--- Goal ---
Set down the lines from the one containing "const hingeGroup = new THREE.Group();" to the one containing "before = set(bpy.data.objects)", both lines included, exactly as they stand and with no other lines.
# start of Source material
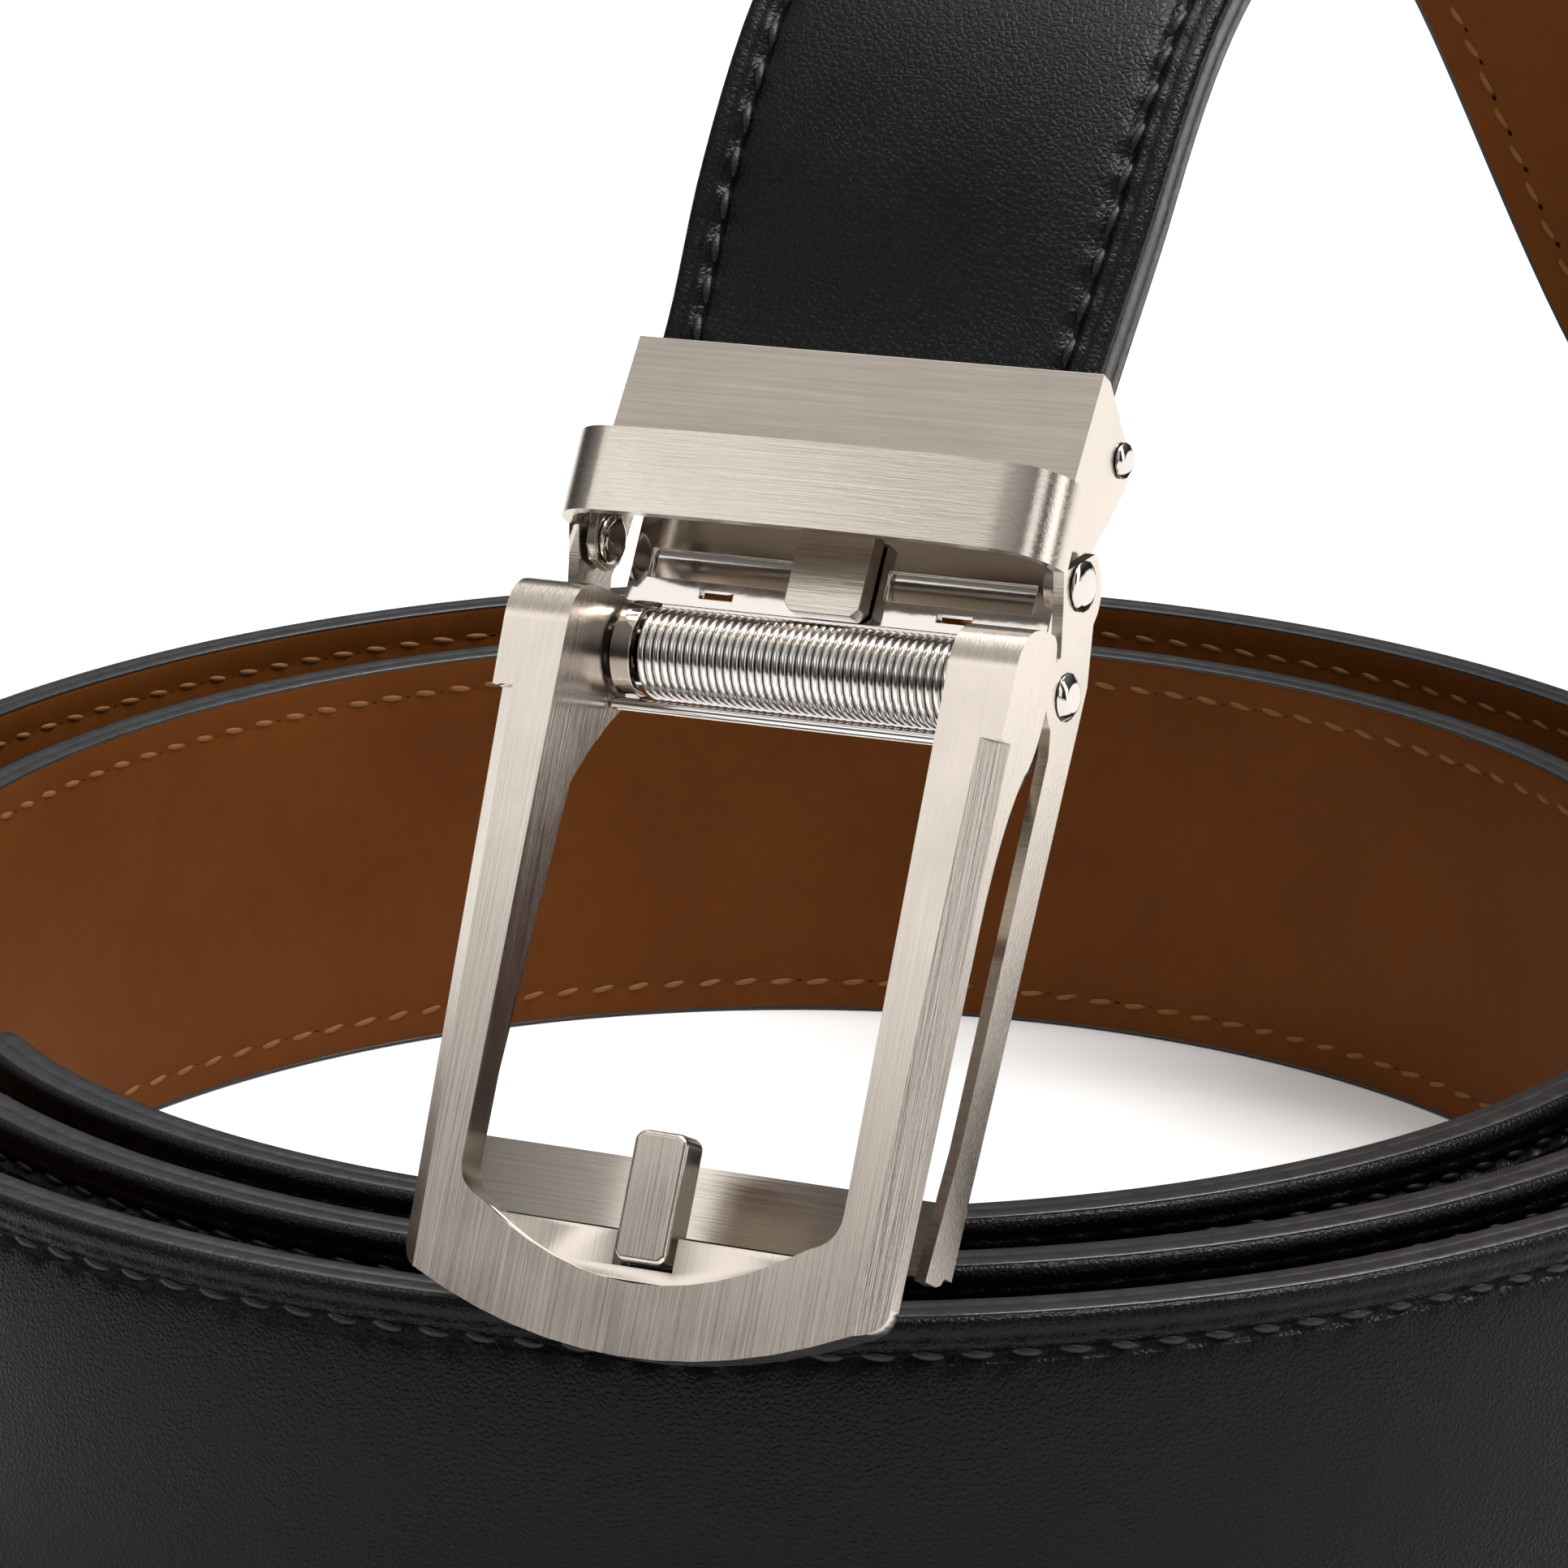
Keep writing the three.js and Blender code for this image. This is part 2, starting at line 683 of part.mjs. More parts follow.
// The plate behind the loop, between the ears, with two sunk windows and two small slots
function backPlate() {
  const half = clampInnerHalf - rivetHeadHeight - 2 * headSeat - sideClearance;
  const bottom = backPlateTop - backPlateHeight;
  const rear = -swivelEarRadius;
  const front = rear + backPlateThickness;
  const plate = box(-half, half, bottom, backPlateTop, rear, front);
  const windowTop = backPlateTop - backWindowDrop;
  const slotBottom = bottom + backPlateRim;
  const tools = [];
  for (const side of [-1, 1]) {
    const centre = side * (postWidth / 2 + backPlateRim + backWindowWidth / 2);
    tools.push(box(
      centre - backWindowWidth / 2, centre + backWindowWidth / 2,
      windowTop - backWindowHeight, windowTop, front - backWindowDepth, front + overcut));
    tools.push(box(
      centre - backSlotWidth / 2, centre + backSlotWidth / 2,
      slotBottom, slotBottom + backSlotHeight, rear - overcut, front + overcut));
  }
  return cut(plate, ...tools);
}

function centrePost() {
  const rear = -swivelEarRadius + backPlateThickness + sideClearance;
  const bottom = postTop - postHeight;
  const half = postWidth / 2;
  const shape = outlineOf([
    [-half, bottom + postChamfer],
    [-half + postChamfer, bottom],
    [half - postChamfer, bottom],
    [half, bottom + postChamfer],
    [half, postTop],
    [-half, postTop],
  ]);
  return extruded(shape, rear, rear + postThickness);
}

function swivelRivet(side) {
  const inner = clampInnerHalf - headSeat;
  const outer = chassisOuterHalf + headSeat;
  const rivet = headedPin(swivelPinRadius, swivelHeadRadius, inner, outer);
  return side > 0 ? rivet : rivet.rotateY(Math.PI);
}

// The hinge pin carries the spring on a thicker middle and ends in a domed head on each flange
const pinBarrelRadius = springRadius - springWire - springSeat;

function hingePin() {
  const reach = chassisOuterHalf + headSeat;
  const middle = springLength / 2 + earWidth / 2;
  return turnedAlongX([
    [-reach - rivetHeadHeight, 0],
    [-reach - rivetHeadHeight, hingeHeadRadius * domeFlat],
    [-reach, hingeHeadRadius],
    [-reach, hingePinRadius],
    [-middle, hingePinRadius],
    [-middle, pinBarrelRadius],
    [middle, pinBarrelRadius],
    [middle, hingePinRadius],
    [reach, hingePinRadius],
    [reach, hingeHeadRadius],
    [reach + rivetHeadHeight, hingeHeadRadius * domeFlat],
    [reach + rivetHeadHeight, 0],
  ]);
}

const springCentre = earWidth / 2;
const springStart = springCentre - springLength / 2;

// The spring as a ribbed tube, one rib for each turn of wire
function springCoil() {
  const pitch = springLength / springTurns;
  const valley = springRadius - springWire * 0.45;
  const inner = springRadius - springWire;
  const profile = [[springStart, inner]];
  for (let turn = 0; turn < springTurns; turn += 1) {
    profile.push([springStart + turn * pitch, valley]);
    profile.push([springStart + (turn + 0.5) * pitch, springRadius]);
  }
  profile.push([springStart + springLength, valley]);
  profile.push([springStart + springLength, inner]);
  profile.push([springStart, inner]);
  return turnedAlongX(profile, 12);
}

// The rolled ear at the spring's left end: half a ring over the pin, with a short lip under it
function springEar() {
  const right = springStart - springGap;
  const left = right - earWidth;
  const outer = springRadius + springWire / 2;
  const inner = outer - earSheet;
  const shape = new THREE.Shape();
  shape.absarc(0, 0, outer, 0, Math.PI, false);
  shape.lineTo(-outer, -earSheet);
  shape.lineTo(-inner, -earSheet);
  shape.absarc(0, 0, inner, Math.PI, 0, true);
  shape.closePath();
  return alongX(shape, left, right, 8);
}

// The front frame, in its own frame: origin on the hinge axis, Z out of the brushed face

function frameOutline() {
  const corner = frameCornerRadius;
  const bottomCorner = -windowLength - frameCornerDrop;
  const arcStart = bottomCorner - corner * cornerDip;
  const top = curlRise + overcut;
  const shape = new THREE.Shape();
  shape.moveTo(-frameTopHalfWidth, top);
  shape.lineTo(-frameBottomHalfWidth, bottomCorner + corner);
  shape.quadraticCurveTo(-frameBottomHalfWidth, bottomCorner, -frameBottomHalfWidth + corner, arcStart);
  shape.quadraticCurveTo(0, bottomCorner - 2 * frameBottomSagitta, frameBottomHalfWidth - corner, arcStart);
  shape.quadraticCurveTo(frameBottomHalfWidth, bottomCorner, frameBottomHalfWidth, bottomCorner + corner);
  shape.lineTo(frameTopHalfWidth, top);
  shape.closePath();
  return shape;
}

// The window's outline, open at the top, with its lower edge a shallow arc
function windowOutline() {
  const half = windowHalfWidth;
  const corner = windowCornerRadius;
  const arcStart = -windowLength - corner * cornerDip;
  const top = curlRise + 2 * overcut;
  const shape = new THREE.Shape();
  shape.moveTo(half, top);
  shape.lineTo(-half, top);
  shape.lineTo(-half, -windowLength + corner);
  shape.quadraticCurveTo(-half, -windowLength, -half + corner, arcStart);
  shape.quadraticCurveTo(0, -windowLength - 2 * windowSagitta, half - corner, arcStart);
  shape.quadraticCurveTo(half, -windowLength, half, -windowLength + corner);
  shape.closePath();
  return shape;
}

// The frame seen from its side: curls at the hinge as deep as rearAtHinge, slim rails below
function frameSideOutline(rearAtHinge, rearBelow, rearRound) {
  const face = frameFaceHeight;
  const back = face - frameThickness;
  const bottom = -windowLength - frameCornerDrop - 2 * frameBottomSagitta;
  const shape = new THREE.Shape();
  shape.moveTo(bottom, face);
  shape.lineTo(bottom, back);
  shape.lineTo(-curlReach, back);
  shape.quadraticCurveTo(-curlReach * 0.6, back, -rearBelow, rearAtHinge + hingePinRadius);
  shape.quadraticCurveTo(-rearBelow + hingePinRadius, rearAtHinge, 0, rearAtHinge);
  shape.quadraticCurveTo(curlRise, rearAtHinge, curlRise, rearAtHinge + rearRound);
  shape.lineTo(curlRise, face - curlFrontRound);
  shape.quadraticCurveTo(curlRise, face, curlRise - curlFrontRound, face);
  shape.closePath();
  return shape;
}

// The wedge that cuts the polished bevel along one rail's outer edge, below the shoulder
function bevelCutter(side) {
  const railLength = windowLength + frameCornerDrop;
  const taper = Math.atan2(frameTopHalfWidth - frameBottomHalfWidth, railLength);
  const edge = frameTopHalfWidth - shoulderDrop * Math.tan(taper);
  const shape = outlineOf([
    [edge - bevelWidth, frameFaceHeight],
    [edge, frameFaceHeight - bevelDepth],
    [edge + overcut, frameFaceHeight - bevelDepth - overcut],
    [edge + overcut, frameFaceHeight + overcut],
    [edge - bevelWidth, frameFaceHeight + overcut],
  ]);
  const wedge = extruded(shape, 0, railLength + 2 * frameBottomSagitta);
  wedge.rotateX(Math.PI / 2);
  wedge.translate(-edge, 0, 0);
  wedge.rotateZ(-taper);
  wedge.translate(edge, -shoulderDrop, 0);
  if (side < 0) {
    const mirrored = wedge.clone().applyMatrix4(new THREE.Matrix4().makeScale(-1, 1, 1));
    return flipped(mirrored);
  }
  return wedge;
}

// A mirrored geometry has its faces turned outward again
function flipped(geometry) {
  const plain = geometry.index ? geometry.toNonIndexed() : geometry;
  const position = plain.attributes.position;
  for (let corner = 0; corner < position.count; corner += 3) {
    const second = new THREE.Vector3().fromBufferAttribute(position, corner + 1);
    const third = new THREE.Vector3().fromBufferAttribute(position, corner + 2);
    position.setXYZ(corner + 1, third.x, third.y, third.z);
    position.setXYZ(corner + 2, second.x, second.y, second.z);
  }
  return plain;
}

function frontFrame() {
  const deep = frameFaceHeight + hingeEarRadius;
  const blank = extruded(frameOutline(), -deep, frameFaceHeight + overcut, 12);
  const window = extruded(windowOutline(), -deep - overcut, frameFaceHeight + 2 * overcut, 12);
  const width = frameTopHalfWidth + overcut;
  const earSide = frameSideOutline(-hingePinRadius - curlWall, curlRise, hingeEarRadius);
  const plateSide = frameSideOutline(hingeEarRadius + plateClearance, 2 * curlRise, hingePinRadius);
  const innerPart = common(cut(blank, window), alongX(earSide, -frameEarOuter, frameEarOuter, 6));
  const outerPart = common(cut(blank, window), alongX(plateSide, -width, width, 6));
  const ledgeBack = frameFaceHeight - ledgeRecess - ledgeThickness;
  const crescent = common(
    extruded(frameOutline(), ledgeBack, frameFaceHeight - ledgeRecess, 12),
    box(-windowHalfWidth - fuse, windowHalfWidth + fuse,
      -windowLength - windowSagitta - fuse, -windowLength - ledgeDrop,
      ledgeBack, frameFaceHeight - ledgeRecess));
  const notchHalf = prongWidth / 2 + prongSeat;
  const notch = box(
    -notchHalf, notchHalf,
    -windowLength - ledgeDrop - notchDepth, -windowLength,
    ledgeBack - overcut, frameFaceHeight - ledgeRecess + fuse);
  const hole = rodAlongX(hingePinRadius + runningClearance, -width, width, 0, 0);
  const whole = joined(innerPart, outerPart, crescent);
  return cut(whole, notch, bevelCutter(1), bevelCutter(-1), hole);
}

function prongTip() {
  const bottom = -windowLength - ledgeDrop - notchDepth + prongSeat;
  const back = frameFaceHeight - prongThickness - prongRecess;
  const half = prongWidth / 2;
  const round = prongRound;
  const top = bottom + prongHeight;
  const shape = outlineOf([
    [-half + round, bottom],
    [half - round, bottom],
    [half, bottom + round],
    [half, top - round],
    [half - round, top],
    [-half + round, top],
    [-half, top - round],
    [-half, bottom + round],
  ]);
  return extruded(shape, back, back + prongThickness);
}

function springBar() {
  const reach = windowHalfWidth - prongSeat;
  const drop = springRadius + springBarRadius + springSeat;
  return rodAlongX(springBarRadius, -reach, reach, -drop, hingePinRadius, 10);
}

// The whole belt

function namedMesh(name, geometry, material) {
  const mesh = new THREE.Mesh(geometry, material);
  mesh.name = name;
  return mesh;
}

function hangingGroup(leanDegrees) {
  const group = new THREE.Group();
  group.position.copy(swivelPlace);
  group.rotation.copy(hangingTurn(leanDegrees));
  return group;
}

const belt = new THREE.Group();
belt.add(namedMesh('strap_face', strapFace(), blackLeather));
belt.add(namedMesh('strap_lining', strapLining(), brownLeather));
belt.add(namedMesh('ratchet_track', ratchetTrack(), blackPlastic));

const clampGroup = hangingGroup(clampLeanDegrees);
clampGroup.add(namedMesh('clamp_box', clampBox(), brushedNickel));
clampGroup.add(namedMesh('clamp_jaw', clampJaw(), polishedNickel));
clampGroup.add(namedMesh('clamp_pin', clampPin(), polishedNickel));
belt.add(clampGroup);

const chassisGroup = hangingGroup(chassisLeanDegrees);
chassisGroup.add(namedMesh('chassis', chassis(), brushedNickel));
chassisGroup.add(namedMesh('back_plate', backPlate(), polishedNickel));
chassisGroup.add(namedMesh('centre_post', centrePost(), brushedNickel));
chassisGroup.add(namedMesh('swivel_rivet_left', swivelRivet(-1), polishedNickel));
chassisGroup.add(namedMesh('swivel_rivet_right', swivelRivet(1), polishedNickel));
belt.add(chassisGroup);

const hingeGroup = new THREE.Group();
hingeGroup.position.set(0, -hingeDrop, -hingeSetback);
hingeGroup.add(namedMesh('hinge_pin', hingePin(), polishedNickel));
hingeGroup.add(namedMesh('spring_coil', springCoil(), springSteel));
chassisGroup.add(hingeGroup);

const frameGroup = new THREE.Group();
frameGroup.rotation.x = THREE.MathUtils.degToRad(frameTiltDegrees);
frameGroup.add(namedMesh('front_frame', frontFrame(), brushedNickel));
frameGroup.add(namedMesh('prong_tip', prongTip(), brushedNickel));
frameGroup.add(namedMesh('spring_ear', springEar(), polishedNickel));
frameGroup.add(namedMesh('spring_bar', springBar(), springSteel));
hingeGroup.add(frameGroup);

// The origin goes to the middle of the belt's box, on the surface that it stands on
belt.updateMatrixWorld(true);
const extent = new THREE.Box3().setFromObject(belt, true);
const middle = extent.getCenter(new THREE.Vector3());
belt.position.set(-middle.x, -middle.y, -extent.min.z);

export default belt;
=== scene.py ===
"""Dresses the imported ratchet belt: leather strap with stitches, nickel buckle, studio and camera.

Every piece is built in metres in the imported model's own frame. Sizes inside the classes are in
millimetres and are turned into metres by MM.
"""

import json
import logging
import math
from dataclasses import dataclass, field
from enum import Enum

import bmesh
import bpy
import numpy as np
from mathutils import Euler, Matrix, Vector

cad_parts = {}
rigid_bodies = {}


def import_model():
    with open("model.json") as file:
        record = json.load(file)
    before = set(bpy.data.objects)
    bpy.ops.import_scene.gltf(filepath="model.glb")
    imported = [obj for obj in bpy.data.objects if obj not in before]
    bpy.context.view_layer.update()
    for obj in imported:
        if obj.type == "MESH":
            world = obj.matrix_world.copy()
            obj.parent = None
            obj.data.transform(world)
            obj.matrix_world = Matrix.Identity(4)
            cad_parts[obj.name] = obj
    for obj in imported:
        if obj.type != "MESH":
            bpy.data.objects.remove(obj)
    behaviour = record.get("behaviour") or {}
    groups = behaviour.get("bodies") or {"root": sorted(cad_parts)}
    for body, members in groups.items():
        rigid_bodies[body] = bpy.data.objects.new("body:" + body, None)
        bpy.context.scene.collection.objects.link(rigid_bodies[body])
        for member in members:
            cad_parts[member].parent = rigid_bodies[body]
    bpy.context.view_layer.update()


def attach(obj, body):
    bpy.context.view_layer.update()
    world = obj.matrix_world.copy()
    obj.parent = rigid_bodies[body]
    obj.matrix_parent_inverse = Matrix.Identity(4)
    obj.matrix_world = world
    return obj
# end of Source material
--- Task output ---
const hingeGroup = new THREE.Group();
hingeGroup.position.set(0, -hingeDrop, -hingeSetback);
hingeGroup.add(namedMesh('hinge_pin', hingePin(), polishedNickel));
hingeGroup.add(namedMesh('spring_coil', springCoil(), springSteel));
chassisGroup.add(hingeGroup);

const frameGroup = new THREE.Group();
frameGroup.rotation.x = THREE.MathUtils.degToRad(frameTiltDegrees);
frameGroup.add(namedMesh('front_frame', frontFrame(), brushedNickel));
frameGroup.add(namedMesh('prong_tip', prongTip(), brushedNickel));
frameGroup.add(namedMesh('spring_ear', springEar(), polishedNickel));
frameGroup.add(namedMesh('spring_bar', springBar(), springSteel));
hingeGroup.add(frameGroup);

// The origin goes to the middle of the belt's box, on the surface that it stands on
belt.updateMatrixWorld(true);
const extent = new THREE.Box3().setFromObject(belt, true);
const middle = extent.getCenter(new THREE.Vector3());
belt.position.set(-middle.x, -middle.y, -extent.min.z);

export default belt;
=== scene.py ===
"""Dresses the imported ratchet belt: leather strap with stitches, nickel buckle, studio and camera.

Every piece is built in metres in the imported model's own frame. Sizes inside the classes are in
millimetres and are turned into metres by MM.
"""

import json
import logging
import math
from dataclasses import dataclass, field
from enum import Enum

import bmesh
import bpy
import numpy as np
from mathutils import Euler, Matrix, Vector

cad_parts = {}
rigid_bodies = {}


def import_model():
    with open("model.json") as file:
        record = json.load(file)
    before = set(bpy.data.objects)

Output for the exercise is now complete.